* BEGIN *

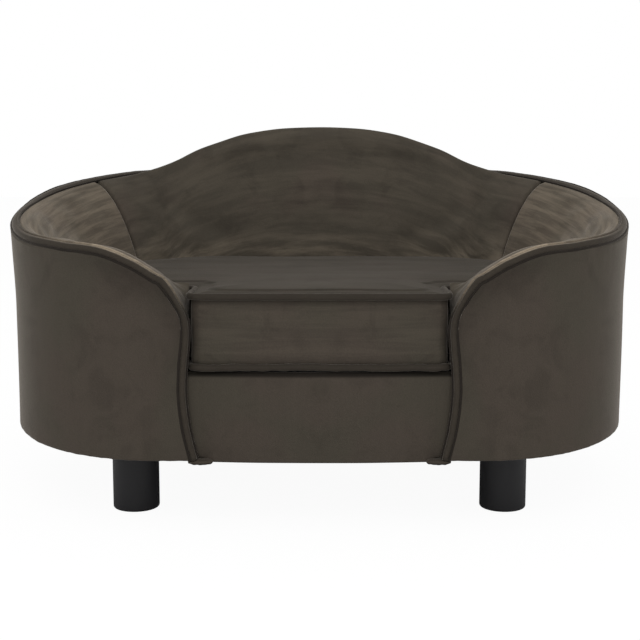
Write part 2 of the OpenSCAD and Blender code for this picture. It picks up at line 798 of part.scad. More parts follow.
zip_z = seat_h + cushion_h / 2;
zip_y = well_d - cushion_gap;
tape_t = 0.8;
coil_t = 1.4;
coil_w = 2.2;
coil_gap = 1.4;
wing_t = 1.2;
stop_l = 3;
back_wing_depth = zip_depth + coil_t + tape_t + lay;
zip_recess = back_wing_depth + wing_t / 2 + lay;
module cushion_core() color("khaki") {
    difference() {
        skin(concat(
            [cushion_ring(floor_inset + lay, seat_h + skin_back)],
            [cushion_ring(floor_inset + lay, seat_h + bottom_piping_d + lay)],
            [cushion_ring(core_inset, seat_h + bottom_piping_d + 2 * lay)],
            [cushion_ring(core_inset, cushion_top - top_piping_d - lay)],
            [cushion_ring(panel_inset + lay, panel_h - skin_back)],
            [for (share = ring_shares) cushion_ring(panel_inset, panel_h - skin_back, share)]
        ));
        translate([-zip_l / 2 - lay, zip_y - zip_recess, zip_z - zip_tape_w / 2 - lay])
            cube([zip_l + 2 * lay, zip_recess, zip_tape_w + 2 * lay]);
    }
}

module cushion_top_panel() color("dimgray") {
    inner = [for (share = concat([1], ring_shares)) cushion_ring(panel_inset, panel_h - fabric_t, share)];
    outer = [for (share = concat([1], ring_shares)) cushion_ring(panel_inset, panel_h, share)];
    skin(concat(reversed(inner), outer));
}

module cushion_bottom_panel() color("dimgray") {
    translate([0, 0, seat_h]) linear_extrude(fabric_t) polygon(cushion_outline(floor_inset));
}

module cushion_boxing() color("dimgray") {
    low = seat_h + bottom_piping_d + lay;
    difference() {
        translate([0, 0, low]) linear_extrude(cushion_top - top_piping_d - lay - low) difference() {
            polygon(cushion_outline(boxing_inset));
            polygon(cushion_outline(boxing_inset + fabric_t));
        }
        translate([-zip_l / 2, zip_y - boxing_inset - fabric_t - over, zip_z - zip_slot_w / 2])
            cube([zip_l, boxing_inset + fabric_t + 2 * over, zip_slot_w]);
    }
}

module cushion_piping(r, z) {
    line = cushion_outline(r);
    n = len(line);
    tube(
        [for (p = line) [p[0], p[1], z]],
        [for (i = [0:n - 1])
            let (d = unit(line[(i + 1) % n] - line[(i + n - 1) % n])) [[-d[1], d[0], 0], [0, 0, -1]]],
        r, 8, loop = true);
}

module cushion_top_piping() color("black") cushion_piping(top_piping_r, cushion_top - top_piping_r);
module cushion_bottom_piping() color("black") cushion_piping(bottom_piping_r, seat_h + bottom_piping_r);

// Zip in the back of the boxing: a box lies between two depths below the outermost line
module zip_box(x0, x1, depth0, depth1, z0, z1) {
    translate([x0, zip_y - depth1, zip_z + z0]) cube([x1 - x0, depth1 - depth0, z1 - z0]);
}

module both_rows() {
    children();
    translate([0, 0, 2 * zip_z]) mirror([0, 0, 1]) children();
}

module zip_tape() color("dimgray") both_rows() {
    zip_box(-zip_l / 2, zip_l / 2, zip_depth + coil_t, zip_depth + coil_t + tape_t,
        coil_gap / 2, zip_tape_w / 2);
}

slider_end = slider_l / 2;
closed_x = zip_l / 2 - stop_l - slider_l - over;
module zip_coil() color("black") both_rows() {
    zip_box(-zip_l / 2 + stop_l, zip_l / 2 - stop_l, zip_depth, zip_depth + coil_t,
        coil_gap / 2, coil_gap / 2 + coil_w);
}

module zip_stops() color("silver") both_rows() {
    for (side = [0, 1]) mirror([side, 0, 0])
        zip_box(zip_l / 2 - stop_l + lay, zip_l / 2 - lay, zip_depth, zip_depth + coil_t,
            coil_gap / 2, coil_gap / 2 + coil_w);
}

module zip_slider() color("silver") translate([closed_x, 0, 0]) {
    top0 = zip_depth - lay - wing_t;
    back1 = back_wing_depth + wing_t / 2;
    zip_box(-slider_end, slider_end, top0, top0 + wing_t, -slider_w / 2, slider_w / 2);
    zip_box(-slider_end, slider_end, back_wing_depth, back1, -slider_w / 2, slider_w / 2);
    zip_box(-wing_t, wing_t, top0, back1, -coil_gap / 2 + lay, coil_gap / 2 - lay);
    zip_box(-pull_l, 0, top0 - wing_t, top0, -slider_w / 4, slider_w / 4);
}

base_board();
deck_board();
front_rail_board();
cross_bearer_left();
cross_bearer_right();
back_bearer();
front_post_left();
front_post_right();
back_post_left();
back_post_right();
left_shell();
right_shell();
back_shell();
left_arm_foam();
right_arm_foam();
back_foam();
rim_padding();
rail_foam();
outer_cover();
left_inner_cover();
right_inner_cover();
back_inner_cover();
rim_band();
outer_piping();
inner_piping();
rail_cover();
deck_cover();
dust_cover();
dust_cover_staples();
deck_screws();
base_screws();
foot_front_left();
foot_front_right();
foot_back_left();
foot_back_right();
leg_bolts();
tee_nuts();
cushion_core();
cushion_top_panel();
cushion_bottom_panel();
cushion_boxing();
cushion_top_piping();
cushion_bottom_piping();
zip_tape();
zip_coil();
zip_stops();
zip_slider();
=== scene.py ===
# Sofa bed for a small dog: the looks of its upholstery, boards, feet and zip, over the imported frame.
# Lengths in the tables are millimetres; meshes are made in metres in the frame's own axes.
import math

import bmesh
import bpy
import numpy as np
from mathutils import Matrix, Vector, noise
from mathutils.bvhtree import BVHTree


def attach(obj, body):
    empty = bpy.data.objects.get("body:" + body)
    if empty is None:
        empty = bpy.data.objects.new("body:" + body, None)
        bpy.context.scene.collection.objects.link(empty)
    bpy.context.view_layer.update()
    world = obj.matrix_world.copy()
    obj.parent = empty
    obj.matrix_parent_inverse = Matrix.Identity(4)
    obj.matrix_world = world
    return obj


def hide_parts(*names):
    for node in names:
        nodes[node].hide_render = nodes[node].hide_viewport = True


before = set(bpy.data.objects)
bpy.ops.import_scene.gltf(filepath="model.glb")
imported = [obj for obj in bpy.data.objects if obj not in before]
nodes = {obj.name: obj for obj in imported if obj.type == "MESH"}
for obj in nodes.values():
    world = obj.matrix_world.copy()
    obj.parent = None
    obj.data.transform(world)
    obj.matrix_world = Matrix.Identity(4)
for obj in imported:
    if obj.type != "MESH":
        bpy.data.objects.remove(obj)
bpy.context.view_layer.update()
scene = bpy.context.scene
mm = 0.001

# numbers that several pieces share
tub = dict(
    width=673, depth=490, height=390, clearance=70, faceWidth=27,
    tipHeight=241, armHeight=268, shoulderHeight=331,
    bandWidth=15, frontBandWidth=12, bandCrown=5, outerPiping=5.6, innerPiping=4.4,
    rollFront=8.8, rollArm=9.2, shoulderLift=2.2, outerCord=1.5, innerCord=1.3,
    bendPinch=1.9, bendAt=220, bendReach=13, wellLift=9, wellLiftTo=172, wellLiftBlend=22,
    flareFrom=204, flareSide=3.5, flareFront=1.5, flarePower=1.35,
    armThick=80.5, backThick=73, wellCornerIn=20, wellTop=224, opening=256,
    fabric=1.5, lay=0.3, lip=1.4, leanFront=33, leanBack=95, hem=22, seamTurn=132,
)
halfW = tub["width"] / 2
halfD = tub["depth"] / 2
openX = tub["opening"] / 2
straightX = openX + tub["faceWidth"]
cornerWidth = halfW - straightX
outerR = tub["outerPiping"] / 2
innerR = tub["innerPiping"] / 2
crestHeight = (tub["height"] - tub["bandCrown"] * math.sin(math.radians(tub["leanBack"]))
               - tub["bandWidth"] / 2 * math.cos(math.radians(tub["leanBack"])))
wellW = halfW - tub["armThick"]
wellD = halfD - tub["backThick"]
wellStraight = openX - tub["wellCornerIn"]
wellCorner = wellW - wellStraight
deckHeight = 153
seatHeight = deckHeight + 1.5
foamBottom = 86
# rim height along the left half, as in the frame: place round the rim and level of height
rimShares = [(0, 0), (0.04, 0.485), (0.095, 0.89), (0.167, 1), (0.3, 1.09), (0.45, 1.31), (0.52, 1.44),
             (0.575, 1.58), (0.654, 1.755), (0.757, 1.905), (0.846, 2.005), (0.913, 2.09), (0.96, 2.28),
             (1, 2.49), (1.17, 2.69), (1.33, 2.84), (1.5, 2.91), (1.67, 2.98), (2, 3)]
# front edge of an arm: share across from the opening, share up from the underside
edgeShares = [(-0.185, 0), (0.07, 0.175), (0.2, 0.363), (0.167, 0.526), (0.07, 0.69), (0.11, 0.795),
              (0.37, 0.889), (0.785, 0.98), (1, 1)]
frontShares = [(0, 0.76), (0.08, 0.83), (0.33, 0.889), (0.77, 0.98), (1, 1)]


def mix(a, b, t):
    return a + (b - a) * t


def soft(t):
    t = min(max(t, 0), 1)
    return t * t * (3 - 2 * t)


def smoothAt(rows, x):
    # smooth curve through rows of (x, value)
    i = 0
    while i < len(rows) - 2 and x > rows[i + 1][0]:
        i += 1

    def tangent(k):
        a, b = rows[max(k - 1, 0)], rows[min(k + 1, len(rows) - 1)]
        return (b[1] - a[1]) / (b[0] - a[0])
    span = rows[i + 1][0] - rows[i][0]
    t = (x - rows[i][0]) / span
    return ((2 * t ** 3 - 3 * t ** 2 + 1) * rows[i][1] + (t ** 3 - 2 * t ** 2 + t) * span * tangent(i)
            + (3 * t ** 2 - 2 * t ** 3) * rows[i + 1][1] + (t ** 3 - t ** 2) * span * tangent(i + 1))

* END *
* BEGIN *

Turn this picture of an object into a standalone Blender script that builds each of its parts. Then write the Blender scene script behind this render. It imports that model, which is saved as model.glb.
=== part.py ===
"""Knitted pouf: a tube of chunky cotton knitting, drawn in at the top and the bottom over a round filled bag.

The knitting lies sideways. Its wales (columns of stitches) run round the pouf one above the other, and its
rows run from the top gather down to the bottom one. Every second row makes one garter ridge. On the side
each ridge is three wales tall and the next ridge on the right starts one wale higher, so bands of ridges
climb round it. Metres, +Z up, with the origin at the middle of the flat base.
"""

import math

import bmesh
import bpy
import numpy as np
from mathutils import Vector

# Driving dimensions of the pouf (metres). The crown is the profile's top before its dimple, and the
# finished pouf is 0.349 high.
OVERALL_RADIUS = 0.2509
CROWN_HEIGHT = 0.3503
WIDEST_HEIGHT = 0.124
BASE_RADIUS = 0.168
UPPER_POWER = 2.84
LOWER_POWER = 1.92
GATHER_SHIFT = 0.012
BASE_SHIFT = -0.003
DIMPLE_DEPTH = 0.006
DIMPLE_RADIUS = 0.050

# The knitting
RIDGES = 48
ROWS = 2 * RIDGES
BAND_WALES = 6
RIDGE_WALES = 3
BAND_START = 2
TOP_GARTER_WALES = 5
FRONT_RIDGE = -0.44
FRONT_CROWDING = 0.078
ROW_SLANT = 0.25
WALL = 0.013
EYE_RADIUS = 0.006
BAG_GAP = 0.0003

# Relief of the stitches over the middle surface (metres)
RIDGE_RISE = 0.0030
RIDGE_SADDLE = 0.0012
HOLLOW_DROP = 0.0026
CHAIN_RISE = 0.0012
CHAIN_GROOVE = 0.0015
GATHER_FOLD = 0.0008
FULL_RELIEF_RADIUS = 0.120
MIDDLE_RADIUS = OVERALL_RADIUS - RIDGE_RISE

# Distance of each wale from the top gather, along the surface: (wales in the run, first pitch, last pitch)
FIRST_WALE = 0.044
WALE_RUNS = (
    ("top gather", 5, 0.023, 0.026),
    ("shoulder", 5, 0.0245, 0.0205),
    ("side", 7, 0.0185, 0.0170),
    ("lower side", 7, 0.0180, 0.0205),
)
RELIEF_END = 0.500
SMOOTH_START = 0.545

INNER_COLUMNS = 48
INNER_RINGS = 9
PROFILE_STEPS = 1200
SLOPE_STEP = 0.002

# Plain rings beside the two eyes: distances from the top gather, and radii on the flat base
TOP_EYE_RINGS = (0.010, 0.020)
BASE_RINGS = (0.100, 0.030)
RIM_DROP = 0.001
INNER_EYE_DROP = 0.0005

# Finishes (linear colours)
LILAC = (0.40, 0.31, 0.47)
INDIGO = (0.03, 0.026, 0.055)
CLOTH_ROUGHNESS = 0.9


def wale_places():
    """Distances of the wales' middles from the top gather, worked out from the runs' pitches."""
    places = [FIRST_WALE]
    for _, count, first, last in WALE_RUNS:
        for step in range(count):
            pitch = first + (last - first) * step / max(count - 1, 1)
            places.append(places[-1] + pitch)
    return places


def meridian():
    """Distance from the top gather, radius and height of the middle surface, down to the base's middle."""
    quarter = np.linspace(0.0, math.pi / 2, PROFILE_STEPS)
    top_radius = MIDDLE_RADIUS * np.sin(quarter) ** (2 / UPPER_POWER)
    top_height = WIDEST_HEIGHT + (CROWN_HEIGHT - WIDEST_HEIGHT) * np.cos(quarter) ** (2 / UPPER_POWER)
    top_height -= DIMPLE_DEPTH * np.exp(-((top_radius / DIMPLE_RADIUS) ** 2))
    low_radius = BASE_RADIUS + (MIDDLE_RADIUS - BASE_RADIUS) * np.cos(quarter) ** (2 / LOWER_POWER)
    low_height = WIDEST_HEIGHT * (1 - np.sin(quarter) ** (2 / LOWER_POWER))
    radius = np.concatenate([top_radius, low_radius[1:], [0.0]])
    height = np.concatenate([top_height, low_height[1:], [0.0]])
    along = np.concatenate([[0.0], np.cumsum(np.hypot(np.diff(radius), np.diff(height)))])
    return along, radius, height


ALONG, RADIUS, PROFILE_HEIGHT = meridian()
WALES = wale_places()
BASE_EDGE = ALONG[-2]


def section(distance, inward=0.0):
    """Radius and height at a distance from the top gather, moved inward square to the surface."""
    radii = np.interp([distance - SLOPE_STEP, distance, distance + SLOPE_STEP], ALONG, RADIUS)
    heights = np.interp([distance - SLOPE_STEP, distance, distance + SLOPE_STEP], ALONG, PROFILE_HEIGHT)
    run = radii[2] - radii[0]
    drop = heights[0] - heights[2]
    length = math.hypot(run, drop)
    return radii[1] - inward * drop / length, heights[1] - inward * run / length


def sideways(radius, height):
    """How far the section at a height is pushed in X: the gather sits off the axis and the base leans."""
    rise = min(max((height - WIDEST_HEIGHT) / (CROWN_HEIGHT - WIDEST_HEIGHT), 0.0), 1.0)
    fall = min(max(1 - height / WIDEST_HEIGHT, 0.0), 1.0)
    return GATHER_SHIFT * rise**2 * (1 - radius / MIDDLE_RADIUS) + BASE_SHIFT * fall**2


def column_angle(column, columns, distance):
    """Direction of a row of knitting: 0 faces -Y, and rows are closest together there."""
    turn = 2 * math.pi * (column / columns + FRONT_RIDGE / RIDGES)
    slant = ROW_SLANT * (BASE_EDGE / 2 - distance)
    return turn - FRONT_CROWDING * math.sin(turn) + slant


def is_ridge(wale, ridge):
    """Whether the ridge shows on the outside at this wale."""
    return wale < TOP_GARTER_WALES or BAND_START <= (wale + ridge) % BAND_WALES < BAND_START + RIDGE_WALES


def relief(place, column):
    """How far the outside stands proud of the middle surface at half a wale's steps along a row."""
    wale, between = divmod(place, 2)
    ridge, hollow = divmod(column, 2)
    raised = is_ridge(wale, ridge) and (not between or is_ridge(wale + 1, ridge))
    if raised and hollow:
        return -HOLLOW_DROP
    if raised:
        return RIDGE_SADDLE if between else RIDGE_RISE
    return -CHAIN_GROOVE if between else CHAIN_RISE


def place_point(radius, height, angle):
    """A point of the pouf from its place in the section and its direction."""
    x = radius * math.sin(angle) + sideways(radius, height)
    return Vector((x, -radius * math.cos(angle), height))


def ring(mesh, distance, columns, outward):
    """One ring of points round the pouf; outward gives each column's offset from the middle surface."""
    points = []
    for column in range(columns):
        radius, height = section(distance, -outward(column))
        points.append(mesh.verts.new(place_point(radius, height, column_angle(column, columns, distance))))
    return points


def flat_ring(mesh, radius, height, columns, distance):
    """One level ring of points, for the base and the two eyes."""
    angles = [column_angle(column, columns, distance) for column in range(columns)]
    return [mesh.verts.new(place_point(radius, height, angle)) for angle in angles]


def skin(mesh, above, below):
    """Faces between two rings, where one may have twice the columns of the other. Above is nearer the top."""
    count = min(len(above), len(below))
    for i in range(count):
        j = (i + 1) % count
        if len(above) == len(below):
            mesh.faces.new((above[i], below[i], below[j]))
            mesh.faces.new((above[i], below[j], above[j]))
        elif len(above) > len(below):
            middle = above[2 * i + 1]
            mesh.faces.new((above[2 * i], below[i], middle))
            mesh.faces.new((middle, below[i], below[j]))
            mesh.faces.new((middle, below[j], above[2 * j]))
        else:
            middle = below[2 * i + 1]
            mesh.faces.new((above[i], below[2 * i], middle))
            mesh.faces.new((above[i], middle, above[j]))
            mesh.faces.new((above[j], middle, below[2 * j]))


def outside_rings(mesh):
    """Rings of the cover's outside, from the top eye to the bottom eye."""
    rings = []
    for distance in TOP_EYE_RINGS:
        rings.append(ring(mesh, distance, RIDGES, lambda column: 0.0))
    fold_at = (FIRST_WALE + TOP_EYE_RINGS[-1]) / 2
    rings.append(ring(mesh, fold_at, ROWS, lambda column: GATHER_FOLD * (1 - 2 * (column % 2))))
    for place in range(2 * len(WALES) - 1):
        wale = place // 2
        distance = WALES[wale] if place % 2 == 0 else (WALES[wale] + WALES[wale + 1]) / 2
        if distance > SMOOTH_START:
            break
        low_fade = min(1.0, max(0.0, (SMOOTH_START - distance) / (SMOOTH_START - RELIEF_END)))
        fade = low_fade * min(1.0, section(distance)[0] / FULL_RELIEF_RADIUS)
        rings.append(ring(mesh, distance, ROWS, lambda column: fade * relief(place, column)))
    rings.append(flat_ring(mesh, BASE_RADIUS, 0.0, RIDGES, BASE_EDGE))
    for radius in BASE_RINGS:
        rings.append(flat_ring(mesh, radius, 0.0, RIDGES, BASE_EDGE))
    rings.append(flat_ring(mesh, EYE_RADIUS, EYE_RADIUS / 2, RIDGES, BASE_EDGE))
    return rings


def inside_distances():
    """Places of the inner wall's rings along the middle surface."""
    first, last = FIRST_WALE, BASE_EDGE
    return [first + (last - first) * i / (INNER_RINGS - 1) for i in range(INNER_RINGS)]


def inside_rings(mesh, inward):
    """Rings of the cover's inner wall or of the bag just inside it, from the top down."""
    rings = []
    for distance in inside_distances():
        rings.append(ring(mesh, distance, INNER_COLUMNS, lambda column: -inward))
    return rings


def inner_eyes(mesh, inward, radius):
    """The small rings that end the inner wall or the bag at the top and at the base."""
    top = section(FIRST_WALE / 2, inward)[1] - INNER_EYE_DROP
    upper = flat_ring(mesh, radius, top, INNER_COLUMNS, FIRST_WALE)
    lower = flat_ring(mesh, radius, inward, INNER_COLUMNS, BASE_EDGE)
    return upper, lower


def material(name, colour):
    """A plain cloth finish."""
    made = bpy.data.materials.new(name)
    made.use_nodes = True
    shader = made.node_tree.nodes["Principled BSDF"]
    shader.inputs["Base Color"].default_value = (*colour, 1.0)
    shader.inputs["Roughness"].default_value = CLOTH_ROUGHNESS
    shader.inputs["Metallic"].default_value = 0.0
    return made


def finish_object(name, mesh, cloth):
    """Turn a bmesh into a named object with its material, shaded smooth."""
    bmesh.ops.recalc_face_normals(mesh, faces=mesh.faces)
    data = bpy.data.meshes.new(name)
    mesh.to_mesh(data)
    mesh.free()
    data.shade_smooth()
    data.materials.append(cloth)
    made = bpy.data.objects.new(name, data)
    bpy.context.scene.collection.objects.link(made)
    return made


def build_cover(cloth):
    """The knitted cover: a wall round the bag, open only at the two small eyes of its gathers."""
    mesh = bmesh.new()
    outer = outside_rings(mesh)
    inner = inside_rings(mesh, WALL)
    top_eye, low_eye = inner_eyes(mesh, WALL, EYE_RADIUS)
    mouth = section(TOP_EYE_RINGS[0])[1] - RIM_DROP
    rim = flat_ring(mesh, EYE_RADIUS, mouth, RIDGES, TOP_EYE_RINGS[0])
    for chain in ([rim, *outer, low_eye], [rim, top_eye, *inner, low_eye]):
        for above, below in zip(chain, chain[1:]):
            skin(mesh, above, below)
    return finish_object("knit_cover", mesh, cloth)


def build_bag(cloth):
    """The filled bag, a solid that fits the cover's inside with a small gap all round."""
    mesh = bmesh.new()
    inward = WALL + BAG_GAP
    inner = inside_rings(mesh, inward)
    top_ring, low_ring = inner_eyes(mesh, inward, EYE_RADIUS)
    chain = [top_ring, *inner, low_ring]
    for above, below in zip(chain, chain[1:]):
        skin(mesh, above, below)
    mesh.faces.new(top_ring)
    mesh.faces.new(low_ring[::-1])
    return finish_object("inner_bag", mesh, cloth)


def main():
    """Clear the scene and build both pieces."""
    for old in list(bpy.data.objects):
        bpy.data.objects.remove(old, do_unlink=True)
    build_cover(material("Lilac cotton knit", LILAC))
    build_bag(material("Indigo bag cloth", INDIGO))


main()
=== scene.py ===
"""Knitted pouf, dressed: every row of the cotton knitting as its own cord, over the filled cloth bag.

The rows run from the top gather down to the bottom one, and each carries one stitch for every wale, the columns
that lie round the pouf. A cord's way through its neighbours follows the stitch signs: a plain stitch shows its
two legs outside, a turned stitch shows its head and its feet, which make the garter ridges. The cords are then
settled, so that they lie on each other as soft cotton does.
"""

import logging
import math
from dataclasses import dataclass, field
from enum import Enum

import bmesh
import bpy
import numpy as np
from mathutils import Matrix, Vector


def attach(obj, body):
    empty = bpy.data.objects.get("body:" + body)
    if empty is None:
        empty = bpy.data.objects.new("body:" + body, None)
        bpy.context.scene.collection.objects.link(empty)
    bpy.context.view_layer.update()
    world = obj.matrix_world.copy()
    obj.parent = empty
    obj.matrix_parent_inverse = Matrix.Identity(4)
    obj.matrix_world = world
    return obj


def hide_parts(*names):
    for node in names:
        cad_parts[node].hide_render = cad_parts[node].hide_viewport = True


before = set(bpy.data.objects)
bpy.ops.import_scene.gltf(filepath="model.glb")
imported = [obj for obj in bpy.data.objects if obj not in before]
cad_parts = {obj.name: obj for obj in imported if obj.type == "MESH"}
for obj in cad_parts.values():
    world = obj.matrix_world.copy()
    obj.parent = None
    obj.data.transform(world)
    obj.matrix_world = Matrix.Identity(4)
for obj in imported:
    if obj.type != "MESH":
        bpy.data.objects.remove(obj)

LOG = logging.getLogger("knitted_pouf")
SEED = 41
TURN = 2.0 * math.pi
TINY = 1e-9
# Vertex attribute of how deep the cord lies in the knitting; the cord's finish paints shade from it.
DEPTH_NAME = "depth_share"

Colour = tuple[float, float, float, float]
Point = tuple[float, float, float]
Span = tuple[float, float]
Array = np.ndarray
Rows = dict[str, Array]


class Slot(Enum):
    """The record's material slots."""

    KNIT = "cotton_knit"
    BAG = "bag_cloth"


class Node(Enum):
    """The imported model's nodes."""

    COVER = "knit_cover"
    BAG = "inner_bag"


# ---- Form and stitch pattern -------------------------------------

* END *

#### The problem
Pick out lines containing the word "Blender", each one as written.

#### Written response
Write part 2 of the OpenSCAD and Blender code for this picture. It picks up at line 798 of part.scad. More parts follow.
Turn this picture of an object into a standalone Blender script that builds each of its parts. Then write the Blender scene script behind this render. It imports that model, which is saved as model.glb.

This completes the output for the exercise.